- [Supplied material]
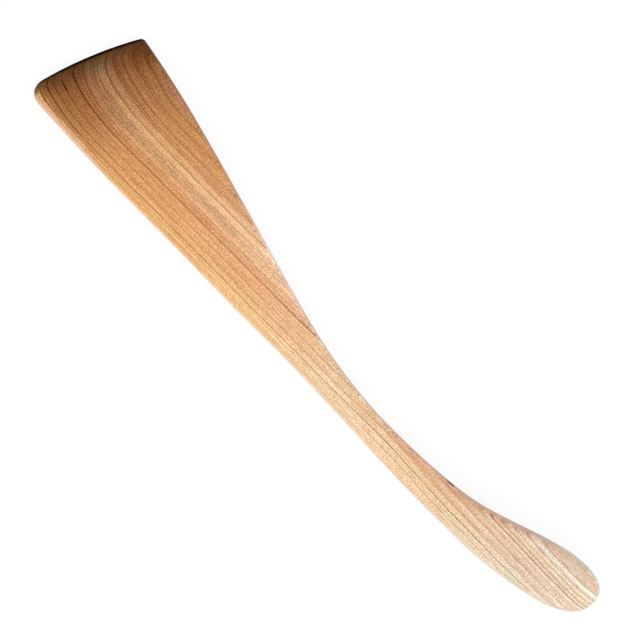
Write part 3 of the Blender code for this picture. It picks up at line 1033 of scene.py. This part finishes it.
def make_sky():
    """Plain light from all round, which the camera sees as white."""
    world = bpy.data.worlds.new("plain_sky")
    bpy.context.scene.world = world
    world.use_nodes = True
    tree = world.node_tree
    background = tree.nodes["Background"]
    background.inputs["Color"].default_value = WHITE
    strength = number(tree, "MULTIPLY_ADD", seen_share(tree), 1 - SKY_STRENGTH, SKY_STRENGTH)
    tree.links.new(strength, background.inputs["Strength"])


def make_lamp():
    """One long soft lamp past the handle end, turned to the spoon."""
    light = bpy.data.lights.new("long_lamp", "AREA")
    light.shape = "RECTANGLE"
    light.size = LAMP_WIDTH
    light.size_y = LAMP_DEPTH
    light.energy = LAMP_POWER
    light.color = LAMP_COLOUR
    lamp = bpy.data.objects.new("long_lamp", light)
    level = Vector((math.cos(LAMP_TURN), math.sin(LAMP_TURN), 0.0))
    up = Vector((0.0, 0.0, 1.0))
    lamp.location = LAMP_DISTANCE * (level * math.sin(LAMP_TILT) + up * math.cos(LAMP_TILT))
    lamp.rotation_euler = lamp.location.to_track_quat("Z", "Y").to_euler()
    bpy.context.collection.objects.link(lamp)


def make_camera():
    """Look straight down, with the spoon where the photograph has it."""
    pixel = (cad_box[1].x - cad_box[0].x) / SPOON_PIXELS
    right = Vector((math.cos(SPOON_TURN), math.sin(SPOON_TURN), 0.0))
    up = Vector((-math.sin(SPOON_TURN), math.cos(SPOON_TURN), 0.0))
    image_middle = (IMAGE_PIXELS - 1) / 2
    shift = right * (image_middle - SPOON_CENTRE_PIXEL[0]) + up * (SPOON_CENTRE_PIXEL[1] - image_middle)

    data = bpy.data.cameras.new("camera")
    data.sensor_width = SENSOR_WIDTH_MM
    data.lens = SENSOR_WIDTH_MM * CAMERA_HEIGHT / (pixel * IMAGE_PIXELS)
    camera = bpy.data.objects.new("camera", data)
    rim_level = BLADE_THICKNESS * RIM_LEVEL_SHARE
    camera.location = shift * pixel + Vector((0.0, 0.0, CAMERA_HEIGHT + rim_level))
    camera.rotation_euler = (0.0, 0.0, SPOON_TURN)
    bpy.context.collection.objects.link(camera)
    bpy.context.scene.camera = camera


def main():
    """Make the spoon, its surroundings and the camera."""
    bpy.context.scene.view_settings.view_transform = "Standard"
    make_spoon()
    make_floor()
    make_sky()
    make_lamp()
    make_camera()


main()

- [Description of the task] Select all lines in the listing that include the word "scene".

- [Written solution]
Write part 3 of the Blender code for this picture. It picks up at line 1033 of scene.py. This part finishes it.
    bpy.context.scene.world = world
    bpy.context.scene.camera = camera
    bpy.context.scene.view_settings.view_transform = "Standard"